ÉDITORIAL
« Tout bien portant est un malade qui s’ignore » (Knock, Jules Romains)
Le confinement de tous, partout et en tout temps, sans distinction est une immense connerie. Des vieux hors-CLSC d’abord (130 000 personnes quand même), mais surtout des 15-40 ans (les jeunes), qui ont objectivement à peine moins de chances de mourir dans un accident de la circulation (0,12 % en voiture) que de la CoVid-19 (0,2 % jusqu’à 39 ans).
Au nom de la santé de tous, on a pris des décisions sans nuances, déresponsabilisant les individus et les communautés par rapport à la pandémie, comme si nous ne pouvions pas exercer notre jugement en la matière.

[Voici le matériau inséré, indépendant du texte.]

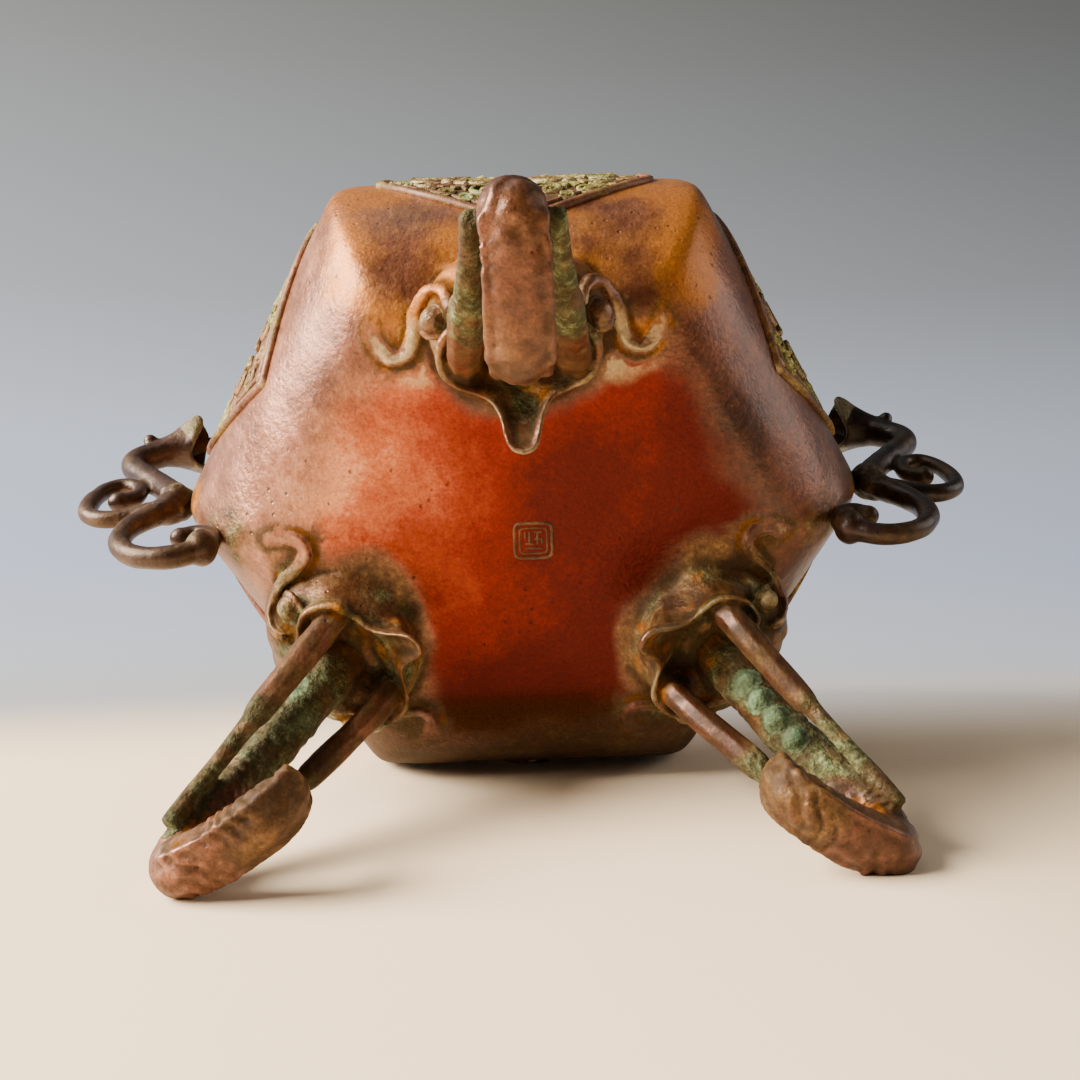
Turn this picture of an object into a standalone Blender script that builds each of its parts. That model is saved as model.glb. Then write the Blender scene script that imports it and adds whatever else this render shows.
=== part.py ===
"""Bronze tripod incense burner: a hexagonal bowl on three elephant-head legs, with two scroll handles.

The burner stands on its three trunk feet at z = 0. It is built around the axis of the bowl, with the
front leg along -Y and the handles along -X and +X, and is moved at the end so that its box is centred
over the origin. Sizes are in millimetres, and the meshes are written in metres.
"""
import math

import bmesh
import bpy
from mathutils import Matrix, Vector

MM = 0.001

# Bowl. Radii are measured to the corners of the hexagon.
BOTTOM_HEIGHT = 47.9
BOTTOM_RADIUS = 37.0
BELLY_HEIGHT = 76.5
BELLY_RADIUS = 59.8
SHOULDER_HEIGHT = 116.0
SHOULDER_RADIUS = 55.8
NECK_RISE = 4.0
NECK_HEIGHT = SHOULDER_HEIGHT + NECK_RISE
NECK_RADIUS = 50.5
RIM_RISE = 5.0
RIM_HEIGHT = NECK_HEIGHT + RIM_RISE
RIM_RADIUS = 52.3
MOUTH_RADIUS = 47.3
RIM_THICKNESS = 2.6
WALL = 3.0
FLOOR = 3.4
LOWER_FULLNESS = 1.85
SECTOR_ANGLES = (0, 3, 9, 19, 30, 41, 51, 57)
BOTTOM_SHARPNESS = 9.0
WALL_SHARPNESS = 38.0

# Seal recess under the bowl, a little off the axis.
SEAL_SIZE = 6.1
SEAL_DEPTH = 0.5
SEAL_OFFSET = 1.3

# Raised panels, one on each face of the hexagon.
PANEL_DROP = 16.5
PANEL_TIP_HEIGHT = BELLY_HEIGHT - PANEL_DROP
PANEL_RISE = 6.5
PANEL_SHOULDER_HEIGHT = BELLY_HEIGHT + PANEL_RISE
PANEL_TOP_HEIGHT = 110.0
PANEL_HALF_WIDTH = 23.0
PANEL_LIFT = 0.4
PANEL_ROOT = 1.4
BORDER_RADIUS = 0.9
SCROLL_RADIUS = 0.8

# Elephant head under each of three faces, set a little unevenly by hand. "Out" is the distance from
# the axis of the bowl.
LEG_TURNS = (-1.2, 121.6, 240.0)
HEAD_OUT = 33.0
LIP_HEIGHT = 38.0
LIP_THICKNESS = 1.2
CHIN_DROP = 5.8
MOUTH_DEPTH = 5.4
MOUTH_BACK = 5.5
CHEEK_HALF_WIDTH = 11.4
FOREHEAD_REACH = 12.6
THROAT_REACH = 8.6
EYE = Vector((11.9, 37.0, 42.6))
EYE_RADIUS = 2.0
BROW_RADIUS = 0.9

# Trunk. Its end curls in and up and is the foot.
TRUNK_ROOT_OUT = 36.6
TRUNK_ROOT_RADIUS = 4.8
TRUNK_RADIUS = 3.8
FOOT_RADIUS = 4.4
FOOT_SUNK = 0.8
FOOT_REACH = 55.6
FOOT_CURL = 15.7
FOOT_TIP_OUT = FOOT_REACH - FOOT_CURL
FOOT_TIP_HEIGHT = 10.8

# Tusks run from the mouth to the foot, beside the trunk, as (across, out, height).
TUSK_ROOT = Vector((7.8, 31.8, 38.4))
TUSK_TIP = Vector((4.8, FOOT_REACH, 7.8))
TUSK_ROOT_RADIUS = 2.2
TUSK_TIP_RADIUS = 1.5
TUSK_SOCKET = Vector((-0.6, 0.8, 7.5))

# Handles, in the plane through the axis. The rod hugs the corner and is cut back by the joint's gap.
ROD_RADIUS = 2.4
SCROLL_ROD_RADIUS = 1.8
VOLUTE_ROD_RADIUS = 1.5
JOINT_GAP = 0.3
ELBOW_OUT = 75.2
FLARE_RADIUS = 5.8
FLARE_THICKNESS = 3.2
FLARE_HEIGHT = 108.0
LOOP_LOW_HEIGHT = 45.9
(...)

En France, où le confinement est total et obligatoire sous peine d’une contravention de 135 euros, certains promeneurs ont été punis pour être sortis en promenade sur une plage déserte, ou des randonneurs solitaires à 1300 mètres d’altitude sur le Mont-Blanc.

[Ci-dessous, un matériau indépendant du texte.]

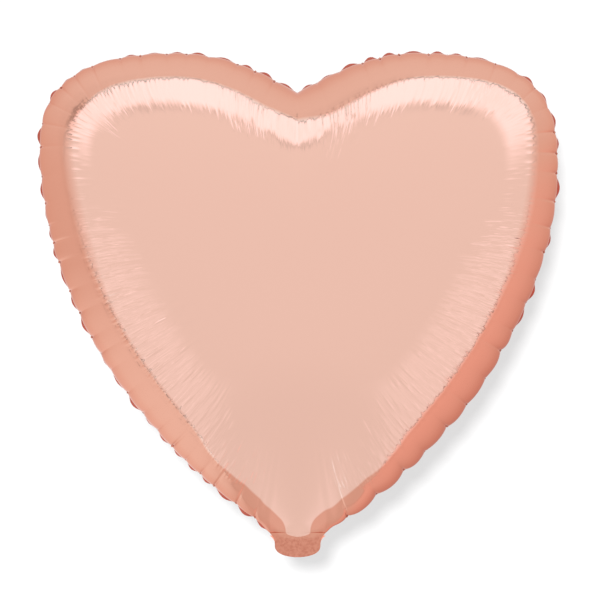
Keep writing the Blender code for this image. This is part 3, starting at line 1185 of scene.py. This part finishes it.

Quitte à prévenir la mort, mettons le paquet dans les CLSC, mais pourquoi enlever aux individus toute dignité, en leur refusant les sorties à leurs risques ? En d’autres circonstances, nous accuserions le milieu médical d’acharnement thérapeutique… Je pense m’être déjà exprimé plusieurs fois au sujet du choix à mourir. Décider de notre vie est un droit humain fondamental, qui ne fait franchement pas le poids face au droit à la santé. Ce dernier est un moyen pour être heureux, pas une finalité.

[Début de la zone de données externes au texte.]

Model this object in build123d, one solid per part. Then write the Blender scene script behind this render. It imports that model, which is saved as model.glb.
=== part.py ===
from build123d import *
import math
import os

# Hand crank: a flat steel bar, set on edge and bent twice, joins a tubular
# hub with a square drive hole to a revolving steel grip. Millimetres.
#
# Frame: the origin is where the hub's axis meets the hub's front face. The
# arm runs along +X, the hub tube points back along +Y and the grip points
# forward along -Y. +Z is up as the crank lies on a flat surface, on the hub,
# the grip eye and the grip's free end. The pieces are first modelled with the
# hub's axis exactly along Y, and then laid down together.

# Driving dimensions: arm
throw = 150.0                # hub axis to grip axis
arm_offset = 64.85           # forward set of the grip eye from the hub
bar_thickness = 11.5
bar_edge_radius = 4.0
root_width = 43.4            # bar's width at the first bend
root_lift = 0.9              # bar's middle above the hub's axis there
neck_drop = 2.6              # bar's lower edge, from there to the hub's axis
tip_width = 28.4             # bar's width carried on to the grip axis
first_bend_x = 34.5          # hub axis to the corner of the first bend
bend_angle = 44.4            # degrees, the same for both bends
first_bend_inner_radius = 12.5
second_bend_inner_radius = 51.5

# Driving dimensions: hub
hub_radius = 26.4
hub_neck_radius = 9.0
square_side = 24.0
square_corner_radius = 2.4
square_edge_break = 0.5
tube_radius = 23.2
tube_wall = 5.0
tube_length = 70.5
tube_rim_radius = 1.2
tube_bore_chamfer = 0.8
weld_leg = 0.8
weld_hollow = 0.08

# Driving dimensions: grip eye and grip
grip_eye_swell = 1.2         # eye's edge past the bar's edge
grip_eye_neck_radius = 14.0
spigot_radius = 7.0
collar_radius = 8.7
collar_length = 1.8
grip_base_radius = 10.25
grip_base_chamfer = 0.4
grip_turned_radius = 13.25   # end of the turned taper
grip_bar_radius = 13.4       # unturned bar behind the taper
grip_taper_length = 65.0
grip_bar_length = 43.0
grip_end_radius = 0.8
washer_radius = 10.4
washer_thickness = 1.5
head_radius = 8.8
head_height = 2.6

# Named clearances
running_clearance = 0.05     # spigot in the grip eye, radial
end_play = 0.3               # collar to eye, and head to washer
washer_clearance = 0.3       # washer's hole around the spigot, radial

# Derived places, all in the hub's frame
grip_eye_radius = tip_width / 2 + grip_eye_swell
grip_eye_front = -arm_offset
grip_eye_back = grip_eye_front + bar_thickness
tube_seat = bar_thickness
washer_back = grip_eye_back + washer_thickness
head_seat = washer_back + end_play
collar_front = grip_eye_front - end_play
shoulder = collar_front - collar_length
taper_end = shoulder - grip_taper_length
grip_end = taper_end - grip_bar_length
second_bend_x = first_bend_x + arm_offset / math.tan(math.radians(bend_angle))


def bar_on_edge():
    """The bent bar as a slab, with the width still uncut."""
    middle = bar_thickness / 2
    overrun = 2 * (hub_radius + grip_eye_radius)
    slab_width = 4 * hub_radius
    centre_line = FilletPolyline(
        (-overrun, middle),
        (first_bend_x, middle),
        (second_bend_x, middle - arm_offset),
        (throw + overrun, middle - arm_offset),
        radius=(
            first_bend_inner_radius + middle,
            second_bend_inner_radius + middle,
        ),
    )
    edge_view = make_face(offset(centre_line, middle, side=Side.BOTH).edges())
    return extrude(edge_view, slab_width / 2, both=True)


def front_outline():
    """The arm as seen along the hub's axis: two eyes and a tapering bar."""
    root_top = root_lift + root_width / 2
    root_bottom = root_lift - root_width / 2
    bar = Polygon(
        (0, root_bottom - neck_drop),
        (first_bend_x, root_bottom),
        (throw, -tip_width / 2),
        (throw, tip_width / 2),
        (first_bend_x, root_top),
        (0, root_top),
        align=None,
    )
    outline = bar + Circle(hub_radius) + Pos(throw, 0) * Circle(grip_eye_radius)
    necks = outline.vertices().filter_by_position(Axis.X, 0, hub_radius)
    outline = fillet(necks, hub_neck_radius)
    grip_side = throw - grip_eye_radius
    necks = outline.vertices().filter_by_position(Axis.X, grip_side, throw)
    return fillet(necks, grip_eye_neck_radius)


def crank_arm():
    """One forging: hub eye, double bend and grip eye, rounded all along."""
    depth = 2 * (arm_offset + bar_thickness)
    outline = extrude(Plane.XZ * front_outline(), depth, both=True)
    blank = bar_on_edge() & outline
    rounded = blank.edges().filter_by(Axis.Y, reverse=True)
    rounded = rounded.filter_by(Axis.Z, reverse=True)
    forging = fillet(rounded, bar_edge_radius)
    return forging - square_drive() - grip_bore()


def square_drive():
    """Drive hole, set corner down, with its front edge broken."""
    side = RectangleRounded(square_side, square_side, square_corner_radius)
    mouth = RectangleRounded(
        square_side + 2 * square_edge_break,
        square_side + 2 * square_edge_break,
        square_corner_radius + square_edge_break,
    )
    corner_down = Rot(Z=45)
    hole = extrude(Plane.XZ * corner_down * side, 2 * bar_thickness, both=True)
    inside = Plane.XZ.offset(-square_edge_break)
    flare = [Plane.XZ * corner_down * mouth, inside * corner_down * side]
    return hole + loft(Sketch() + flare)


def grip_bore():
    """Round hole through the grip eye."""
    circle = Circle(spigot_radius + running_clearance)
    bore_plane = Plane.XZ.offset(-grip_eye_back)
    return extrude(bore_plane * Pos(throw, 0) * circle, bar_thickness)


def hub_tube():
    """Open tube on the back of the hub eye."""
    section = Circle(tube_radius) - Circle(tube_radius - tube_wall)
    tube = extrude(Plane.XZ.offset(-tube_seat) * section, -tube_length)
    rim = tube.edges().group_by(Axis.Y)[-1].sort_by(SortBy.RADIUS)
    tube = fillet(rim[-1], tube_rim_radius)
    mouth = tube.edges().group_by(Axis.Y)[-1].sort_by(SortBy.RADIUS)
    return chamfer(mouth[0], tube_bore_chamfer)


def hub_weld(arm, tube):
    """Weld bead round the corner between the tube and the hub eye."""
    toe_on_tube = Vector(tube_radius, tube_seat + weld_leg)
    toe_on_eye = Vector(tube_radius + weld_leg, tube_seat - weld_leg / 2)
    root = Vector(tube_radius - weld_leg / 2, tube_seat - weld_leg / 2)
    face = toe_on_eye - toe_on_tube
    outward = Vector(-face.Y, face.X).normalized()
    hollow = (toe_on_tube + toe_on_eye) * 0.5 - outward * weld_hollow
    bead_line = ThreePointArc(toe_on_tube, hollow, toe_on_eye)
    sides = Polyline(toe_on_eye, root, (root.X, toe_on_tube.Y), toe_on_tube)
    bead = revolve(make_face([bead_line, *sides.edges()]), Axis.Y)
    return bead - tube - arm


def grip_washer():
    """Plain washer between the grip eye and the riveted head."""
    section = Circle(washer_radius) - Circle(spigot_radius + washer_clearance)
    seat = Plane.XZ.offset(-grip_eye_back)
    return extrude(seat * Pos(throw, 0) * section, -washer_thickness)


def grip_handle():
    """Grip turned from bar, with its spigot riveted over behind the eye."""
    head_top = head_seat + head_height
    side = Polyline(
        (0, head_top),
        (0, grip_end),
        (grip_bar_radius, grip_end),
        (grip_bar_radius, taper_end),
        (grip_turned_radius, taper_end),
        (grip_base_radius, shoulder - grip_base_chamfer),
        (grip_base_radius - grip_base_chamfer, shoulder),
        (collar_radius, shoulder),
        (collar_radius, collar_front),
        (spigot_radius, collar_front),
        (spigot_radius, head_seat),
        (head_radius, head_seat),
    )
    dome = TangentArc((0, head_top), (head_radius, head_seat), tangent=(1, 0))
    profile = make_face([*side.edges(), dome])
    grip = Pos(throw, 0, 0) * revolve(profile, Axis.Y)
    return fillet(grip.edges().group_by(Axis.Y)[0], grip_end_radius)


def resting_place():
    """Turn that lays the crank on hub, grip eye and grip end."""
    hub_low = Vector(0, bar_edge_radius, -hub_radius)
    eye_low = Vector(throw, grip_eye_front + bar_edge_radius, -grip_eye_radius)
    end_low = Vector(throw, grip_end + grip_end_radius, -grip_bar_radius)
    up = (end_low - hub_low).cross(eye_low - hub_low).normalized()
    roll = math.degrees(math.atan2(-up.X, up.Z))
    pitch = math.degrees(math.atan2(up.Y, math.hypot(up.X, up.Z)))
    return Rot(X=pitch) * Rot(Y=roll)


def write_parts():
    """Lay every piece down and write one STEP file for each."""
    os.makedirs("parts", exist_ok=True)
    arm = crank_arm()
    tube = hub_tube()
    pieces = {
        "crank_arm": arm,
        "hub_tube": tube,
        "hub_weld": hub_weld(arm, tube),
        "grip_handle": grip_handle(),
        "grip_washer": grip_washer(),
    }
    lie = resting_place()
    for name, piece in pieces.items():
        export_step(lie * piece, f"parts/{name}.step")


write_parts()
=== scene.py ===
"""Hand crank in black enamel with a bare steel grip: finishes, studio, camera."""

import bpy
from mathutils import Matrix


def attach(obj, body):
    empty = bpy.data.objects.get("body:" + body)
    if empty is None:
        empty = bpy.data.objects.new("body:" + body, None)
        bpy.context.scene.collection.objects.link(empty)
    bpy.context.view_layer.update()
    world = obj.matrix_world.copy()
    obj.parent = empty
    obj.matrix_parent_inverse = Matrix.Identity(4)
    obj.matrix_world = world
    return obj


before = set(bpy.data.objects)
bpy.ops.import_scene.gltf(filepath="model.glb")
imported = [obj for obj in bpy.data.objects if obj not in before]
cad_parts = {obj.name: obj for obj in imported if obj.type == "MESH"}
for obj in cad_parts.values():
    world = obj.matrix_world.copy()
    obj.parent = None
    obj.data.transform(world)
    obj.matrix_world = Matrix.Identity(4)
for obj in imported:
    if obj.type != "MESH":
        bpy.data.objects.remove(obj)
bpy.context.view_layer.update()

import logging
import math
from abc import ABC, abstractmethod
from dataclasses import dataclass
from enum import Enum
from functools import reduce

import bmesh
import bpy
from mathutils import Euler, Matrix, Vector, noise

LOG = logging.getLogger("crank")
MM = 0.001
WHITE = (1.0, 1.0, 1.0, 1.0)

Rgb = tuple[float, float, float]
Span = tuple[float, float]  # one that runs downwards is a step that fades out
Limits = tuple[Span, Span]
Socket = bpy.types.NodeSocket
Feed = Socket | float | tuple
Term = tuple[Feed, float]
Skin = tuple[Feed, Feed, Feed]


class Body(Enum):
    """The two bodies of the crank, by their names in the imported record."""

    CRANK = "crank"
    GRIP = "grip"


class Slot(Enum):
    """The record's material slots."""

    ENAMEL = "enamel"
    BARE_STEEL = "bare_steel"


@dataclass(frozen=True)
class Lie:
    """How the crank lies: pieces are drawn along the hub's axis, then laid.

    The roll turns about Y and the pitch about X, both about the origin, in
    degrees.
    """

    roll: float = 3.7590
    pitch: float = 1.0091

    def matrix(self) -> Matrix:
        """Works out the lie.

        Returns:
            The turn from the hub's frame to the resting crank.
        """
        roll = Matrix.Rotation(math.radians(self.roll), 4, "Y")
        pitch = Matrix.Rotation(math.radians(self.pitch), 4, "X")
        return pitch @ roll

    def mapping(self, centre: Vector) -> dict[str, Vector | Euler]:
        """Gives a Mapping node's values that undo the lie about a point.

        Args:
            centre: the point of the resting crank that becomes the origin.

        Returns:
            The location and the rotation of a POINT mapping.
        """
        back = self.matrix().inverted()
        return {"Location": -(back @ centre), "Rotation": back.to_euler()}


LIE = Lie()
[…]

Comme le disait André Comte-Sponville récemment : « Laissez-nous mourir comme nous le voulons ». Dans l’entrevue qu’il a donnée au magazine Le Temps il y a quelques jours, il qualifie la réaction des états dans la crise pandémique actuelle comme sympathique, a priori : vouloir sauver tout le monde parait louable. En fait, c’est non seulement absurde, mais dangereux. En effet, les gens continueront à mourir, et de toute autre cause que du Coronavirus ! D’ailleurs, à 68 ans, il se dit lui-même davantage effrayé par Alzheimer. Il aurait encore 95 % de chance de réchapper au virus s’il le contractait.
Non, ce qui le fâche, c’est que les jeunes payent le gros prix pour « sauver » (et on voit comment) une population minoritaire. C’est dur à entendre, mais c’est la vérité. Ces mêmes jeunes qui n’étudient plus, perdent leur travail, leur entreprise, s’endettent massivement et ne créent plus la richesse qui doit financer lesdits soins de santé. Ces mêmes « jeunes » vont payer pour une maladie dont les victimes ont en moyenne 81 ans.
Et personnellement, une sorte d’anxiété me gagne, lorsque je pense à tout cet argent annoncé : d’où sortira-t-il ? Comment allons-nous le rembourser, alors que nos gouvernements n’ont déjà pas le courage d’aller le chercher dans les paradis fiscaux, les entreprises multinationales style GAFA ou dans les échanges financiers spéculatifs de la bourse ?
À ce compte-là, déchirons nos chartes, nos déclarations universelles et au nom de la santé universelle, soyons surveillés 24 h sur 24 h et 7 jours sur 7. Pour notre bien. Et ne croyez pas que je me place du côté de ces manifestants américains de droite défendant à tout prix leurs libertés individuelles. Je dis simplement qu’il y a eu un moment pour le confinement, c’est maintenant le moment d’utiliser les données scientifiques colligées et d’agir rationnellement. Pas parce que nous avons peur - nous sommes mortels - rien n’y changera. Faisons plutôt avec.